Clojure programmers often want to use Java methods in higher-order functions (e.g. passing a Java method to map). Until now, this has required programmers to manually wrap methods in functions. This is verbose, and might require manual hinting for overload disambiguation, or incur incidental reflection or boxing.

With this release, programmers can now use Java qualified method symbols as ordinary functions in value contexts - the compiler will automatically generate the wrapping function. Method symbols signifying values must resolve to a single method at compile time, using the new qualified method symbols and/or :param-tags metadata as necessary.

Qualified method symbols have value semantics when used in non-invocation positions:

  • Classname/method - value is a Clojure function that invokes a static method

  • Classname/.method - value is a Clojure function that invokes an instance method

  • Classname/new - value is a Clojure function that invokes a constructor

See the following tickets for more information:

  • CLJ-2844 - Qualified methods w/o param-tags may use reflection and inference

  • CLJ-2835 - Error message for constructor method value arity mismatch says "method" instead of "constructor"

Uniform qualified method syntax - Class/method, Class/.method, and Class/new

Java members inherently exist in a class. For methods as values we need a way to explicitly specify the class of an instance method because there is no possibility for inference.

Qualified method invocations with param-tags use only the tags to resolve the method. Without param-tags they behave like equivalent dot syntax except the qualifying class takes precedence over hints of the target object, and over its runtime type when invoked via reflection.

Note: Static fields are values and should be referenced without parens unless they are intended as function calls, e.g (System/out) should be System/out. Future Clojure releases will treat the field’s value as something invokable and invoke it.

See: CLJ-2844

:param-tags metadata

When using methods as values, only the class and method names are provided in the symbol, if the method is overloaded the parameter types must be provided to resolve to one specific method.

:param-tags metadata can now be supplied on qualified method symbols to specify the signature of a single desired method ('resolving' it). The :param-tags metadata is a vector of zero or more tags: […​ tag …​]. A tag is any existing valid :tag metadata value. Each tag corresponds to a parameter in the desired signature (arity should match the number of tags). Parameters with non-overloaded types can use the placeholder _ in lieu of the tag.

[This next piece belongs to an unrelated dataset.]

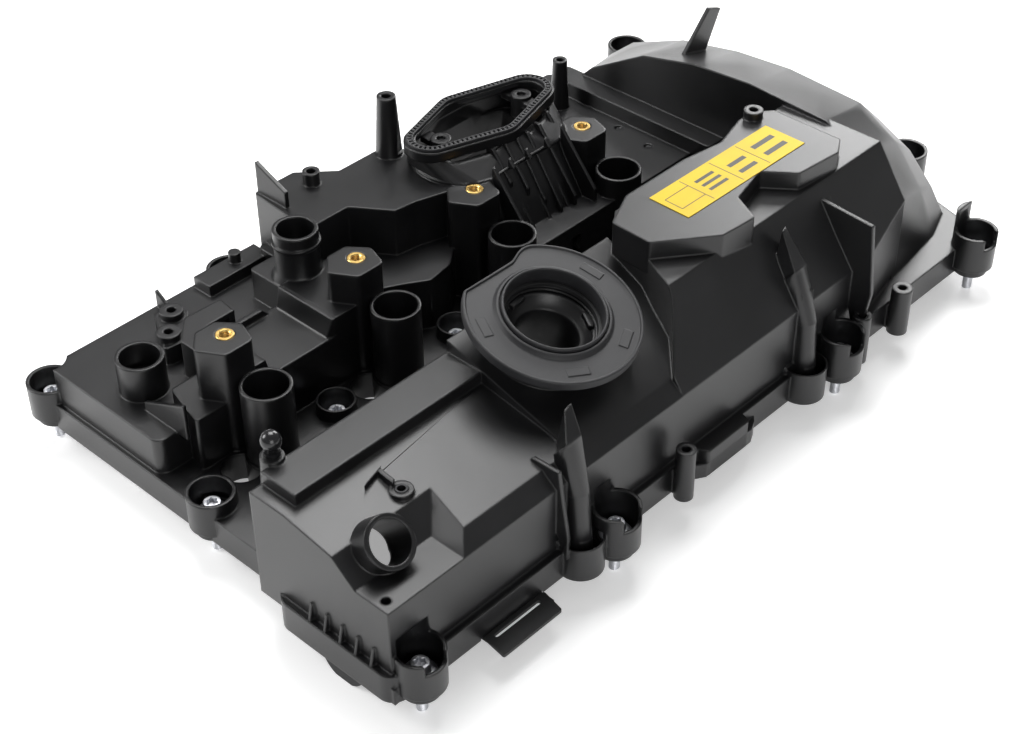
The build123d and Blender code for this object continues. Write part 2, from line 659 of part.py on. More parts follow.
    # Screw cups and holes, and the gasket grooves
    posts(SCREW_XY[2:6], CUP_R - CUP_WALL, CUP_FLOOR, CUP_BACK_TOP - WALL, mode=Mode.SUBTRACT)
    posts(SCREW_XY[:2] + SCREW_XY[6:RIM_SCREWS], CUP_R - CUP_WALL, CUP_FLOOR, 42, mode=Mode.SUBTRACT)
    posts(SCREW_XY[RIM_SCREWS:], INNER_CUP_R - INNER_CUP_WALL, CUP_FLOOR, 42, mode=Mode.SUBTRACT)
    posts(SCREW_XY, GROMMET_R + FIT, -1, CUP_FLOOR + 1, mode=Mode.SUBTRACT)
    for x, y, top in SCREWS[2:6]:
        cuboid((x - 7, y - 14, 21), (x + 7, y - 8, top + 1), mode=Mode.SUBTRACT)
    extrude(gasket_ring(0), amount=GROOVE_DEPTH, mode=Mode.SUBTRACT)
    for x in WELL_X:
        extrude(well_ring(x, 0), amount=WELL_GROOVE_DEPTH, mode=Mode.SUBTRACT)

# Perimeter gasket, with its pull tab and the half-moon lobe that fills the front cut-out
with BuildPart() as gasket:
    extrude(gasket_ring(GASKET_CLEAR, -GASKET_PROUD), amount=GASKET_PROUD + GROOVE_DEPTH - GASKET_CLEAR)
    with BuildSketch(Plane.YZ.offset(EXHAUST_FRONT_X + GROOVE_INSET + GASKET_CLEAR)) as lobe:
        with Locations((LOBE_Y, 0)):
            Circle(LOBE_R)
        with Locations((LOBE_Y, LOBE_R)):
            Rectangle(4 * LOBE_R, 2 * LOBE_R, mode=Mode.SUBTRACT)
        with Locations((LOBE_Y, -LOBE_DROP - LOBE_R)):
            Rectangle(4 * LOBE_R, 2 * LOBE_R, mode=Mode.SUBTRACT)
    extrude(lobe.sketch, amount=LOBE_T)
    cuboid((-10, NEAR_Y - 8, 0), (32, NEAR_Y + GROOVE_INSET + 1.5, TAB_NECK_T))
    block([(-9, -160.4), (-11, -175), (30, -175), (33, -160.4)], -GASKET_PROUD, TAB_T - GASKET_PROUD, 1)
    with BuildSketch(Plane.XY.offset(-GASKET_PROUD)) as tab_holes:
        with Locations((11, -163.5)):
            SlotOverall(32, 2.4)
    extrude(tab_holes.sketch, amount=TAB_T, mode=Mode.SUBTRACT)

# Gaskets round the plug wells and injector openings
well_gaskets = []
for x in WELL_X:
    with BuildPart() as well_gasket:
        extrude(well_ring(x, GASKET_CLEAR, -GASKET_PROUD),
                amount=GASKET_PROUD + WELL_GROOVE_DEPTH - GASKET_CLEAR)
    well_gaskets.append(well_gasket.part)

# Oil separator baffle plate, held by posts under the box roof
with BuildPart() as baffle:
    block(BOX, BAFFLE_Z, BAFFLE_Z + BAFFLE_T, inset=WALL + 1)
    posts([(VALVE_X, VALVE_Y)], VALVE_PORT_R, BAFFLE_Z - 1, BAFFLE_Z + BAFFLE_T + 1, mode=Mode.SUBTRACT)
    for turn in (0, 90):
        with Locations(Location((VALVE_X, VALVE_Y, BAFFLE_Z - 1), (0, 0, turn))):
            Box(2 * VALVE_PORT_R + 2, 2, 2 + BAFFLE_T)
    posts([(VALVE_X, VALVE_Y)], GUIDE_R + 2, BAFFLE_Z - 4, BAFFLE_Z + BAFFLE_T)
    posts([(VALVE_X, VALVE_Y)], GUIDE_R + GUIDE_CLEAR, BAFFLE_Z - 5, BAFFLE_Z + BAFFLE_T + 1,
          mode=Mode.SUBTRACT)
    with Locations(*[(x, y, BAFFLE_Z + BAFFLE_T / 2) for x, y in BAFFLE_DRAINS]):
        Box(4, 12, BAFFLE_T + 1, mode=Mode.SUBTRACT)

# Valve plate that lifts off the baffle port
with BuildPart() as valve:
    posts([(VALVE_X, VALVE_Y)], VALVE_R, BAFFLE_Z + BAFFLE_T, BAFFLE_Z + BAFFLE_T + VALVE_T)
    posts([(VALVE_X, VALVE_Y)], GUIDE_R, BAFFLE_Z - 10, BAFFLE_Z + BAFFLE_T)
    ring([(VALVE_X, VALVE_Y)], SPRING_R - 1.5, SPRING_R - 3, BAFFLE_Z + BAFFLE_T + VALVE_T - 0.5,
         BAFFLE_Z + BAFFLE_T + VALVE_T + 3)

# Spring that holds the valve plate down
spring_height = SPRING_TOP - BAFFLE_Z - BAFFLE_T - VALVE_T - 2 * SPRING_WIRE_R
with BuildPart() as spring:
    with BuildLine():
        coil = Helix(pitch=spring_height / SPRING_TURNS, height=spring_height, radius=SPRING_R,
                     center=(VALVE_X, VALVE_Y, BAFFLE_Z + BAFFLE_T + VALVE_T + SPRING_WIRE_R))
    with BuildSketch(Plane(origin=coil @ 0, z_dir=coil % 0)):
        Circle(SPRING_WIRE_R)
    sweep(path=coil, is_frenet=True)

# Rubber collar round the filler neck
with BuildPart() as collar:
    disc(filler_plane, COLLAR_R, -COLLAR_T, 0)
    disc(filler_plane, COLLAR_R, 0, 1)
    disc(filler_plane, COLLAR_R - 2.5, 0, 1, mode=Mode.SUBTRACT)
    disc(filler_plane, COLLAR_LIP_R, 0, COLLAR_LIP_H)
    disc(filler_plane, COLLAR_LIP_R - 2, COLLAR_LIP_H - 1.5, COLLAR_LIP_H, mode=Mode.SUBTRACT)
    disc(filler_plane, COLLAR_LIP_R - 3.5, COLLAR_LIP_H - 1.5, COLLAR_LIP_H)
    disc(filler_plane, FILLER_BORE_R, -COLLAR_T - 1, COLLAR_LIP_H + 1, mode=Mode.SUBTRACT)
    with BuildSketch(filler_plane.offset(-COLLAR_T - 1)) as flat:
        with Locations((-10, COLLAR_FLAT + 10)):
            Rectangle(60, 20)
    extrude(flat.sketch, amount=COLLAR_T + 4, mode=Mode.SUBTRACT)

# Seal between the collar and the neck
with BuildPart() as neck_seal:
    disc(filler_plane, NECK_R - 3 - FIT, -COLLAR_T - NECK_SEAL_T, -COLLAR_T)
    disc(filler_plane, NECK_R - 6 + FIT, -COLLAR_T - NECK_SEAL_T - 1, -COLLAR_T + 1, mode=Mode.SUBTRACT)

# Oval gasket in the duct rim
with BuildPart() as duct_seal:
    extrude(duct_groove(FIT), amount=DUCT_GASKET_H)

# Lip seal in the round socket
with BuildPart() as socket_ring:
    ring([(SOCKET_X, SOCKET_Y)], SOCKET_BORE_R - FIT, SOCKET_SEAL_BORE_R, DECK_TOP,
         DECK_TOP + SOCKET_SEAL_H)

# Metal bush beside the sensor port
with BuildPart() as bush:
    ring([(BUSH_X, BUSH_Y)], BUSH_R - FIT, BUSH_BORE_R, BUSH_TOP - 9, BUSH_TOP + 0.3)

# Brass inserts for the coil screws
with BuildPart() as inserts:
    ring([(x, INSERT_Y) for x in INSERT_X], INSERT_R, INSERT_BORE_R, PEDESTAL_TOP - INSERT_DEPTH,
         PEDESTAL_TOP + 0.3)

# Ball stud
with BuildPart() as stud:
    with Locations((BALL_X, BALL_Y, BALL_Z)):
        Sphere(BALL_R)
    posts([(BALL_X, BALL_Y)], STUD_R, BALL_POST_TOP - 12, BALL_Z)
    posts([(BALL_X, BALL_Y)], BALL_R - 1, BALL_POST_TOP, BALL_POST_TOP + 2)

# Label on the plateau
with BuildPart() as label:
    with Locations(Location((LABEL_X, LABEL_Y, PLATEAU_TOP + LABEL_T / 2), (0, 0, LABEL_TURN))):
        Box(LABEL_L, LABEL_W, LABEL_T)

# Screws, and the sleeve and grommet under each
with BuildPart() as screws:
    posts(SCREW_XY, SCREW_R, SCREW_TIP, SLEEVE_TOP)
    posts(SCREW_XY, WASHER_R, SLEEVE_TOP, SLEEVE_TOP + WASHER_H)
    with BuildSketch(Plane.XY.offset(SLEEVE_TOP + WASHER_H)) as heads:
        with Locations(*SCREW_XY):
            RegularPolygon(HEAD_R, 6)
    extrude(heads.sketch, amount=HEAD_H)

with BuildPart() as sleeves:
    ring(SCREW_XY, SLEEVE_R, SLEEVE_BORE_R, 0, SLEEVE_TOP)

with BuildPart() as grommets:
    ring(SCREW_XY, GROMMET_LIP_R, SLEEVE_R + FIT, CUP_FLOOR, CUP_FLOOR + GROMMET_LIP)
    ring(SCREW_XY, GROMMET_R, SLEEVE_R + FIT, GROMMET_FOOT, CUP_FLOOR)

NODES = [
    ("cover_moulding", cover.part),
    ("perimeter_gasket", gasket.part),
    *[(f"well_gasket_{n + 1}", part) for n, part in enumerate(well_gaskets)],
    ("separator_baffle", baffle.part),
    ("separator_valve_plate", valve.part),
    ("separator_valve_spring", spring.part),
    ("filler_collar", collar.part),
    ("filler_neck_seal", neck_seal.part),
    ("duct_gasket", duct_seal.part),
    ("socket_seal", socket_ring.part),
    ("sensor_bush", bush.part),
    ("coil_inserts", inserts.part),
    ("ball_stud", stud.part),
    ("label", label.part),
    ("cover_screws", screws.part),
    ("screw_sleeves", sleeves.part),
    ("screw_grommets", grommets.part),
]

os.makedirs("parts", exist_ok=True)
for name, part in NODES:
    part.label = name
    export_step(part, f"parts/{name}.step")
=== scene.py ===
import math

import bmesh
import bpy
from mathutils import Matrix, Vector


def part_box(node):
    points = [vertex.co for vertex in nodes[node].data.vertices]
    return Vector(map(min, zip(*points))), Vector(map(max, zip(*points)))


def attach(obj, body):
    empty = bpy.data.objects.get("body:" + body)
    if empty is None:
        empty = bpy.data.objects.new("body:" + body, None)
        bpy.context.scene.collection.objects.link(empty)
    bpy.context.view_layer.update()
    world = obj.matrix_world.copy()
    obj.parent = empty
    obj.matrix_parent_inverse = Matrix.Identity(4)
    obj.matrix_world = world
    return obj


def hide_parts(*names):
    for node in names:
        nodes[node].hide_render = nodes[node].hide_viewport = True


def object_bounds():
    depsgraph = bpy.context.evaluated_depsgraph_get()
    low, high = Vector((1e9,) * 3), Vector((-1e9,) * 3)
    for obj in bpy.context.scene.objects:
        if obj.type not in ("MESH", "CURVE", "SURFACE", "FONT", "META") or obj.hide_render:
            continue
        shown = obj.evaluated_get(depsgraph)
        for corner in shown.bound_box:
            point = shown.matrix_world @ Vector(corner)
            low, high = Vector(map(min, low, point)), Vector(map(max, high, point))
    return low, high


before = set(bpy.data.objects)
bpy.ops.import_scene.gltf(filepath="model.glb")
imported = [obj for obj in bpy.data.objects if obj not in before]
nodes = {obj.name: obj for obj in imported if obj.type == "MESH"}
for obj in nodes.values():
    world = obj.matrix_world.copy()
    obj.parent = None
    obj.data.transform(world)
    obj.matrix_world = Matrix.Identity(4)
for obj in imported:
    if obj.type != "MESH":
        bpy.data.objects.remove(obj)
cad_low, cad_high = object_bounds()
MM = 0.001

# Studio: the cover lies on its screw tips on a plain white floor, under wide soft
# lamps. The camera looks down on it from its exhaust side and its front, and stands
# where the photo was taken from.
CAMERA_PLACE = Vector((-448.137, -597.113, 660.928)) * MM
CAMERA_AZIMUTH = -0.811217423
CAMERA_ELEVATION = 0.674239903
CAMERA_ROLL = -0.00949651823
FOCAL_PIXELS = 1877.15
IMAGE_WIDTH = 1024
SENSOR_WIDTH = 36.0
FARTHEST_SEEN = 50
ROOM_GLOW = 0.3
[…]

A new metadata reader syntax ^[ …​ ] attaches :param-tags metadata to member symbols, just as ^tag attaches :tag metadata to a symbol.

See: CLJ-2805

Array class symbols

Clojure supports class symbols both as a value (for class object) and as a type hint, but has not provided syntax for array classes other than strings.

Clojure now provides array class symbols, where the symbol’s namespace part comprises the name of the array component type: primitive, fully-qualified class, or imported class, and the symbol’s name part signifying the dimensionality of the array between 1 and 9. Array class symbols can be used as type hints, or as values that resolves to the corresponding array class object.

Examples: String/1, java.lang.String/1, long/2.

See: CLJ-2807

Other enhancements

Bug fixes

  • CLJ-2843 - Reflective calls to Java methods that take primitive long or double now work when passed a narrower boxed number at runtime (Integer, Short, Byte, Float). Previously, these methods were not matched during reflection and an error was thrown.